Lok Sabha passes pension Bill
The Lok Sabha, the lower house of Indian parliament, on Wednesday cleared the Pension Fund Regulatory & Development Authority Bill, 2011, a move that is expected to boost flow of personal financial savings into domestic capital markets.
The Bill that has been passed with some amendments while maintaining the foreign direct investment (FDI) cap at 26 per cent for the time being will provide the Pension Fund Regulatory Authority (PFRDA) with statutory powers.
It provides for returns based on market and broad coverage based on numerous investment options in the pension sector in order to build confidence in the subscribers.
Speaking about the Bill, a finance ministry official said, "The Bill offers a wide ranging investment options to the subscribers.
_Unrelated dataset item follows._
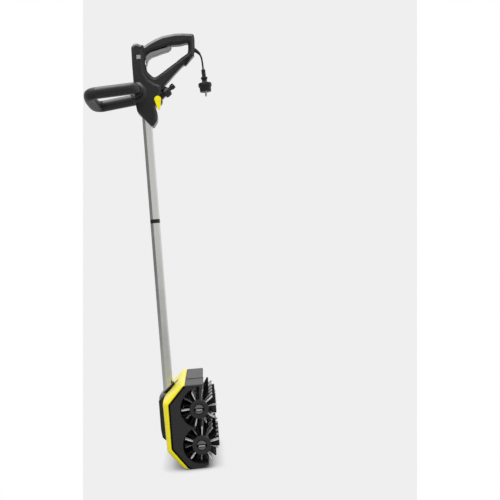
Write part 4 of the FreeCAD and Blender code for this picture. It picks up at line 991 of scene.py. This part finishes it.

This includes assured returns as well by opting government bonds."
In addition, it will offer provision for withdrawals for restricted reasons from Tier-I pension account, an enticement for subscribers to become a member of the New Pension Scheme (NPS), which was introduced in 2004.
It is also expected to attract foreign investments. KPMG India's director Vineet Agarwal said the opening of the domestic pension sector, even at 26 per cent, would encourage foreign pension firms to invest their money in India.
The Bill will now be moved in Rajya Sabha, the upper house of Indian Parliament, for deliberation and passing.